- [Aim of the task]:
Isolate every line in the records below with "that" in it.

--- Begin Exercise data ---

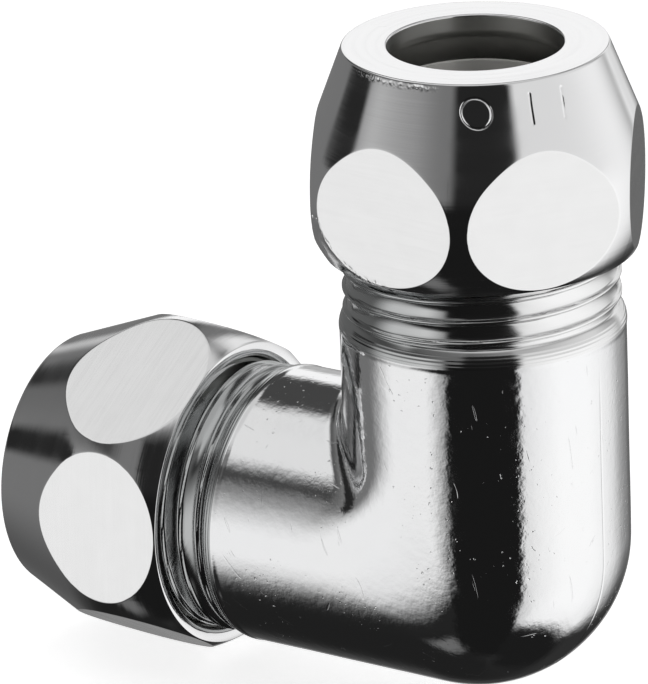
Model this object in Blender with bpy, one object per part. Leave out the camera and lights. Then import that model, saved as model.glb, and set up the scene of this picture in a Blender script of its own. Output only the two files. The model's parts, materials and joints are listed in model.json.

--- End Exercise data ---
--- Begin Exercise data ---

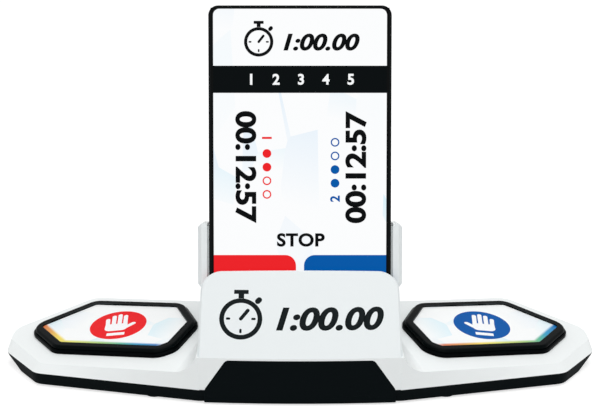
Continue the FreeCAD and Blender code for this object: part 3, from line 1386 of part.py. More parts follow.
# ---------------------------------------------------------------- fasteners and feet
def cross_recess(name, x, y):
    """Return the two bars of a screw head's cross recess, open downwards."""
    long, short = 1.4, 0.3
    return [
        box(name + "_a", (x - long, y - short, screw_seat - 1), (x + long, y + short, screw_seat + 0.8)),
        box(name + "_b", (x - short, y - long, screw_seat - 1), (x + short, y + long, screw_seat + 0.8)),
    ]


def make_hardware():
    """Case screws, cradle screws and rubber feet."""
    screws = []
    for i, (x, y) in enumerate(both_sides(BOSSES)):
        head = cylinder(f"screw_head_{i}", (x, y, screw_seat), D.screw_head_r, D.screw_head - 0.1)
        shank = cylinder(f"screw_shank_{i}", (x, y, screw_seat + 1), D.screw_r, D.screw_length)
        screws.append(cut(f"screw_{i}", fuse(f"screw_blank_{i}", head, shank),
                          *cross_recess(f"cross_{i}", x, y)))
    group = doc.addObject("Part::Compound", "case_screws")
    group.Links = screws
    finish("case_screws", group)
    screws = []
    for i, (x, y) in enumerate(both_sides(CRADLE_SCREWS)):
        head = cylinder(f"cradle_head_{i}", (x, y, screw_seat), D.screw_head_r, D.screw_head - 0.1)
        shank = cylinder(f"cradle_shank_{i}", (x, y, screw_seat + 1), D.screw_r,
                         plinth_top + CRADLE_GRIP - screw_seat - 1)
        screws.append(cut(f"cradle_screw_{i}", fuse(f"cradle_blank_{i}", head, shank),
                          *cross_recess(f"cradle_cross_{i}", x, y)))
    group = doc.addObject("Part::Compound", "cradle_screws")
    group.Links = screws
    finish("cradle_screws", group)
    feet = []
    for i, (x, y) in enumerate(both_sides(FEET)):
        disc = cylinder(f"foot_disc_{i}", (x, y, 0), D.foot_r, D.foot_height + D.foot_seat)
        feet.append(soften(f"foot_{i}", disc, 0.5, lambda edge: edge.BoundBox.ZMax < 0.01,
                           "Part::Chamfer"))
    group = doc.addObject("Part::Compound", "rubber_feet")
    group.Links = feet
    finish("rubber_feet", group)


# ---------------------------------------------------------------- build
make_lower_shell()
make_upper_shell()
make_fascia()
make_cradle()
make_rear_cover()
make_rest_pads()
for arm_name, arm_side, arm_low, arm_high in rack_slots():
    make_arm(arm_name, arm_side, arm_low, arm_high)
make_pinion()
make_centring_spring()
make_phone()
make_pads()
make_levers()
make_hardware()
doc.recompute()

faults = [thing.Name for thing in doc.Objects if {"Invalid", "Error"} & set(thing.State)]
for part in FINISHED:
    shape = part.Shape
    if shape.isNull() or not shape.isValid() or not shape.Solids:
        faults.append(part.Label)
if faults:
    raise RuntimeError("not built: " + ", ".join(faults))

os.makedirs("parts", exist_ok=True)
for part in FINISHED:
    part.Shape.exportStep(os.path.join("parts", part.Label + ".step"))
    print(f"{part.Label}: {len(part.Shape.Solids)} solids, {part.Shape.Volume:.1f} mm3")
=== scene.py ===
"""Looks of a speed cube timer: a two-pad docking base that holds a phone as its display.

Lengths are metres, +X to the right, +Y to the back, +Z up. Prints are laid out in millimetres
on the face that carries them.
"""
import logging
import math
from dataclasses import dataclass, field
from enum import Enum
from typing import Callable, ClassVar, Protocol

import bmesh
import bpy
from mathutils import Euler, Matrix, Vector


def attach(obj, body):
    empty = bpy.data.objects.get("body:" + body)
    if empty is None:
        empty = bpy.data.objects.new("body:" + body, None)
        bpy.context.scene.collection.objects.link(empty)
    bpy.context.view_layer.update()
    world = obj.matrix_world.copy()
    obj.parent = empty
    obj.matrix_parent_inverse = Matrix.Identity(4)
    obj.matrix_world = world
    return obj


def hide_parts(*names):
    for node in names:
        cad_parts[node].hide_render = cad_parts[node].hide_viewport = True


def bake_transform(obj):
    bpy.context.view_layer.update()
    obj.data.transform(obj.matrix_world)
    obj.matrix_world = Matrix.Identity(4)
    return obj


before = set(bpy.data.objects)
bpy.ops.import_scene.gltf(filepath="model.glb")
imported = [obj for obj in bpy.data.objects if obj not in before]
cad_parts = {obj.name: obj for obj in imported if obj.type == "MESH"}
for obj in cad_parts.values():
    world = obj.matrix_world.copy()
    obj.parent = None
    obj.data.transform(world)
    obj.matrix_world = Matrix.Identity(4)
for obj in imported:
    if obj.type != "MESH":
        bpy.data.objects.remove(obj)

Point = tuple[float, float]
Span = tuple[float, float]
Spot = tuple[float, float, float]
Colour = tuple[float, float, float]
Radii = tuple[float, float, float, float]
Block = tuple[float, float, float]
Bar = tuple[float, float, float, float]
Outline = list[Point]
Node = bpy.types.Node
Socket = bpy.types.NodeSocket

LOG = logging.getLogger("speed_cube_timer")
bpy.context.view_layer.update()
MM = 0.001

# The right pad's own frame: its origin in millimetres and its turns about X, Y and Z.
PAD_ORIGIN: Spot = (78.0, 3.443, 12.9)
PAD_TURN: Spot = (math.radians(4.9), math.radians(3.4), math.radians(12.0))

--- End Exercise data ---

- [Correct output]:
Model this object in Blender with bpy, one object per part. Leave out the camera and lights. Then import that model, saved as model.glb, and set up the scene of this picture in a Blender script of its own. Output only the two files. The model's parts, materials and joints are listed in model.json.
"""Looks of a speed cube timer: a two-pad docking base that holds a phone as its display.
on the face that carries them.